Here is how to take part:
- Collect bread tags in a small jar or container in the kitchen. Any colour. Any brand. Including the older ones with the tooth at the end.
- Once you have a decent handful (say a fistful or more), check the Bread Tags for Wheelchairs Australia drop-off location map. There are collection points in every state, including schools, libraries, cafes and community centres.
- If you cannot get to a drop-off, you can post them to the central sorting hub. The address and postage instructions are on the Bread Tags for Wheelchairs Australia website.
The program does not accept the bread bag, only the tag.
How to recycle bread bags in Australia
The plastic bag your loaf comes in is LDPE (Low-Density Polyethylene), the same family as a shopping bag or a frozen pea bag. It is soft plastic, which means:
- It does not go in the yellow bin. Soft plastics tangle MRF sorting machinery and contaminate paper bales.
- It does go through soft-plastics collection programs. Since the collapse of REDcycle in late 2022, a patchwork of programs has filled the gap, including the Soft Plastics Taskforce trial at participating Woolworths and Coles stores, plus the Curby program in select council areas.
For the most up-to-date drop-off points near you, check the Banish RedCycle alternatives guide or use Recycling Near You.
A note on BRAD and bread tags
BRAD does accept bread tags. If you would rather post them along with your other hard-to-recycle items (blister packs, toothbrushes, cosmetics, pens, chip packets, coffee pods), they are welcome in your BRAD box. That said, Bread Tags for Wheelchairs Australia is a beautifully simple charity-driven program, and the direct donation impact is part of the magic. Use whichever route fits your household best.
Why this small clip matters
Each bread tag weighs roughly half a gram. A wheelchair through Bread Tags for Wheelchairs costs about $200, which the charity raises from selling around 250 kilos of plastic tags. That works out to roughly half a million bread tags per wheelchair. The Australian arm started with one woman in Adelaide; in 2026 there are hundreds of community drop-offs.
It is the kind of recycling story we love: a charity doing one thing brilliantly, in a way most people can easily join, with a clear and tangible outcome. Drop your tags off, post a photo for your local school's collection point, tell a neighbour. The clip is the warm-up; the rest of your household waste is the main event.
Frequently asked questions
Can bread tags go in the yellow recycling bin?
No. Bread tags are too small for kerbside sorting machinery. They fall through the screens and end up in landfill or as litter.

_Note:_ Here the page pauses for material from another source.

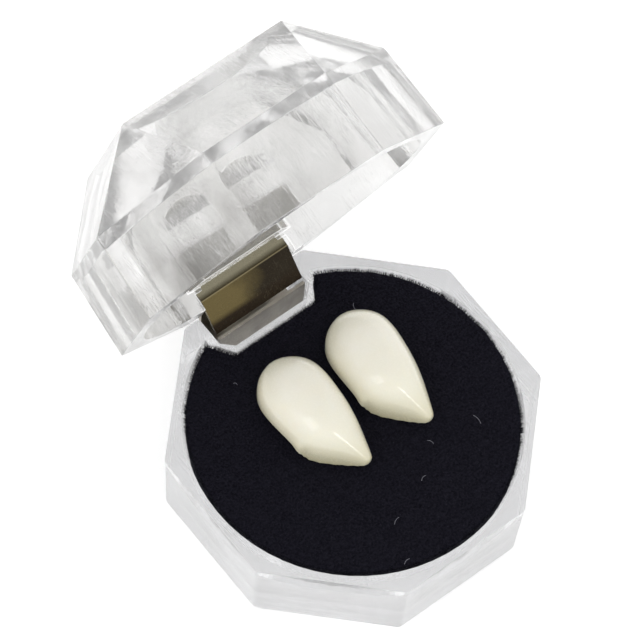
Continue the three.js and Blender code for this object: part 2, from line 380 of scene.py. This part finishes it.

Send them to Bread Tags for Wheelchairs Australia, or put them in your BRAD box.
What kinds of bread tags does Bread Tags for Wheelchairs Australia accept?
Every colour, every brand, and every style, including the older ones with a tooth. They do not need to be cleaned, just brushed free of crumbs.
Are bread bags recyclable in Australia?
Yes, but not in your yellow bin. Bread bags are soft plastic, the same family as shopping bags and frozen-vegetable bags. They go through soft-plastics drop-off programs at participating Woolworths and Coles stores, or via Curby in council areas where it is available. See our RedCycle alternatives guide for the current options near you.
Does BRAD accept bread tags?
Yes. Bread tags are accepted in BRAD boxes alongside blister packs, toothbrushes, cosmetics and other hard-to-recycle items. That said, Bread Tags for Wheelchairs Australia is a beautifully simple direct-donation program. Use whichever fits your household.
Does BRAD accept bread bags?
No. BRAD does not accept soft plastics. Bread bags need to go through a soft-plastics drop-off program. See our RedCycle alternatives guide.
How many bread tags make a wheelchair?
Roughly half a million. Each wheelchair the program funds costs around $200, raised from selling about 250 kilos of plastic. The clip in your hand right now is part of someone's mobility, eventually.